The Brownfields Amendments also require bona fide prospective purchasers and contiguous property owners to:

  • Cooperate with information requests and administrative subpoenas concerning the facility; and
  • Provide all legally required notices regarding the discovery or release of any hazardous substances at the facility.

3. No Affiliation With A Potentially Responsible Party

Parties seeking to assert the bona fide prospective purchaser or contiguous landowner defenses must not be affiliated with any other potentially responsible party through any direct or indirect familial relationship, or any contractual, corporate, or financial relationship (excluding relationships created by instruments conveying or financing title or by contracts for the sale of goods or services).
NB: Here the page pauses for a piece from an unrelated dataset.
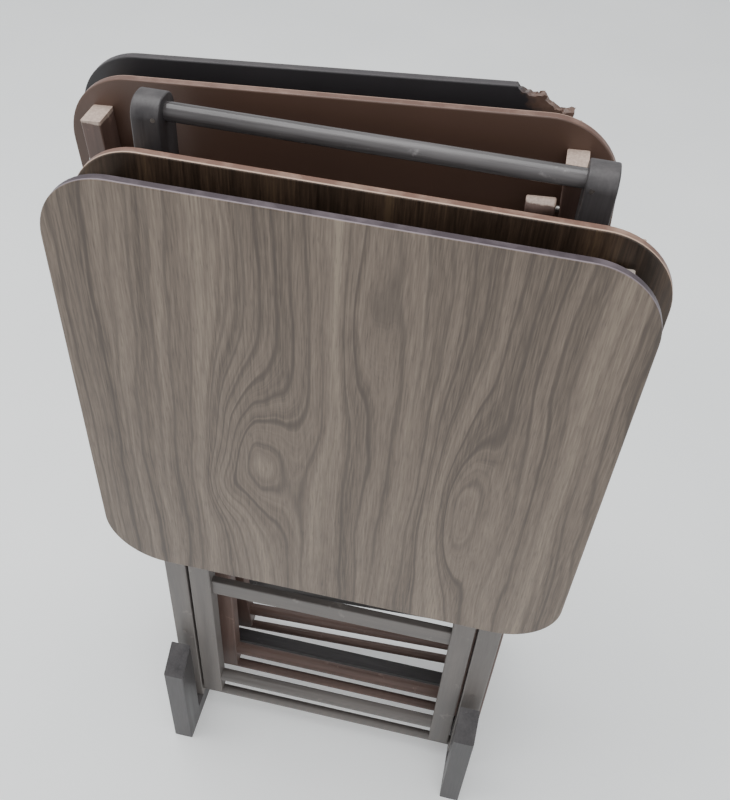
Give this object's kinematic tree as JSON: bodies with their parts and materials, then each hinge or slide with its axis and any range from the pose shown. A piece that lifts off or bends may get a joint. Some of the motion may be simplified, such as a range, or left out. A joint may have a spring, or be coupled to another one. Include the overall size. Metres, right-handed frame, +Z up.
{
  "type": "tray table set on stand",
  "caption": "Folding tray tables with rounded laminate tops and scissor legs, kept folded on a wooden stand with a round carrying rail.",
  "frame": {"origin": "on the floor, at the middle of the whole set's overall box", "axes": "+Z up; -Y towards the front, where table 1's laminate face looks; +X to the right seen from the front"},
  "size_m": [0.5392, 0.262, 0.8679],
  "materials": {
    "laminate_grey": "grey-brown wood-grain laminate, satin",
    "laminate_brown": "dark walnut wood-grain laminate, satin",
    "board_brown": "brown painted board, satin",
    "board_black": "near-black painted board, satin",
    "paint_grey": "grey painted wood, satin",
    "stain_brown": "brown stained wood, satin",
    "paint_black": "near-black painted wood, satin",
    "stand_grey": "dark grey painted wood, satin",
    "bolt_steel": "plated steel"
  },
  "bodies": {
    "stand": {"post_left": "stand_grey", "post_right": "stand_grey", "foot_left": "stand_grey", "foot_right": "stand_grey", "top_rail": "stand_grey", "lower_rail": "stand_grey", "rail_pins": "bolt_steel"},
    "table_1_outer_frame": {"table_1_outer_leg_left": "paint_grey", "table_1_outer_leg_right": "paint_grey", "table_1_outer_stretcher": "paint_grey", "table_1_pivot_bolts": "bolt_steel"},
    "table_1_inner_frame": {"table_1_inner_leg_left": "paint_grey", "table_1_inner_leg_right": "paint_grey", "table_1_middle_stretcher": "paint_grey", "table_1_lower_stretcher": "paint_grey", "table_1_catch_dowel": "paint_grey"},
    "table_1_tray": {"table_1_top": "laminate_grey", "table_1_cleat_left": "paint_grey", "table_1_cleat_right": "paint_grey", "table_1_catches": "paint_grey"},
    "table_2": {"table_2_outer_leg_left": "stain_brown", "table_2_outer_leg_right": "stain_brown", "table_2_outer_stretcher": "stain_brown", "table_2_pivot_bolts": "bolt_steel", "table_2_inner_leg_left": "stain_brown", "table_2_inner_leg_right": "stain_brown", "table_2_middle_stretcher": "stain_brown", "table_2_lower_stretcher": "stain_brown", "table_2_catch_dowel": "stain_brown", "table_2_top": "laminate_brown", "table_2_cleat_left": "stain_brown", "table_2_cleat_right": "stain_brown", "table_2_catches": "stain_brown"},
    "table_3": {"table_3_outer_leg_left": "stain_brown", "table_3_outer_leg_right": "stain_brown", "table_3_outer_stretcher": "stain_brown", "table_3_pivot_bolts": "bolt_steel", "table_3_inner_leg_left": "stain_brown", "table_3_inner_leg_right": "stain_brown", "table_3_middle_stretcher": "stain_brown", "table_3_lower_stretcher": "stain_brown", "table_3_catch_dowel": "stain_brown", "table_3_top": "board_brown", "table_3_cleat_left": "stain_brown", "table_3_cleat_right": "stain_brown", "table_3_catches": "stain_brown"},
    "table_4_outer_frame": {"table_4_outer_leg_left": "paint_black", "table_4_outer_leg_right": "paint_black", "table_4_outer_stretcher": "paint_black", "table_4_pivot_bolts": "bolt_steel"},
    "table_4_inner_frame": {"table_4_inner_leg_left": "paint_black", "table_4_inner_leg_right": "paint_black", "table_4_middle_stretcher": "paint_black", "table_4_lower_stretcher": "paint_black", "table_4_catch_dowel": "paint_black"},
    "table_4_tray": {"table_4_top": "board_black", "table_4_cleat_left": "paint_black", "table_4_cleat_right": "paint_black", "table_4_catches": "paint_black"}
  },
  "joints": [
    {"name": "table_1_lift_off", "type": "slide", "parent": "stand", "child": "table_1_outer_frame", "axis": [0, -0.0995, 0.995], "range_m": [0, 1]},
    {"name": "table_1_leg_spread", "type": "hinge", "parent": "table_1_outer_frame", "child": "table_1_inner_frame", "pos_m": [0.02059, -0.072, 0.411], "axis": [1, 0, 0], "range_deg": [0, 15.51]},
    {"name": "table_1_top_swing", "type": "hinge", "parent": "table_1_outer_frame", "child": "table_1_tray", "pos_m": [0.02059, -0.072, 0.771], "axis": [-1, 0, 0], "range_deg": [0, 124.05]},
    {"name": "table_4_lift_off", "type": "slide", "parent": "stand", "child": "table_4_outer_frame", "axis": [0, 0.0995, 0.995], "range_m": [0, 1]},
    {"name": "table_4_leg_spread", "type": "hinge", "parent": "table_4_outer_frame", "child": "table_4_inner_frame", "pos_m": [-0.00027, 0.072, 0.42495], "axis": [-0.9969, 0, -0.0785], "range_deg": [0, 15.51]},
    {"name": "table_4_top_swing", "type": "hinge", "parent": "table_4_outer_frame", "child": "table_4_tray", "pos_m": [-0.02851, 0.072, 0.78384], "axis": [0.9969, 0, 0.0785], "range_deg": [0, 124.05]},
    {"name": "table_2_lift", "type": "slide", "parent": "stand", "child": "table_2", "axis": [0, 0, 1], "range_m": [0, 0.85]},
    {"name": "table_3_lift", "type": "slide", "parent": "stand", "child": "table_3", "axis": [0, 0, 1], "range_m": [0, 0.85]}
  ],
  "couplings": [
    {"joint": "table_1_leg_spread", "follows": "table_1_lift_off", "rad_per_m": 0.27053},
    {"joint": "table_1_top_swing", "follows": "table_1_lift_off", "rad_per_m": 2.1642},
    {"joint": "table_4_leg_spread", "follows": "table_4_lift_off", "rad_per_m": 0.27053},
    {"joint": "table_4_top_swing", "follows": "table_4_lift_off", "rad_per_m": 2.1642}
  ]
}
The “no affiliation” criterion is not a required element of the innocent landowner defense, but those seeking to assert the innocent landowner defense must prove by a preponderance of the evidence that the act or omission that caused the release or threat of release of hazardous substances and the resulting damages were caused by a third party with whom the landowner does not have an employment, agency, or contractual relationship, as defined in 42 U.S.C. § 9601(35).

Conclusion

Determining whether a landowner meets the threshold criteria and satisfies the continuing obligations necessary to be eligible for one of the landowner defenses to CERCLA liability requires a fact-specific analysis.  Potential landowners seeking to assert any of the landowner liability defenses should consult an environmental lawyer before purchasing potentially contaminated property.  To minimize liability, parties must conduct environmental due diligence and attorneys should be aware of state laws that may impose greater environmental assessment and legal obligations on landowners.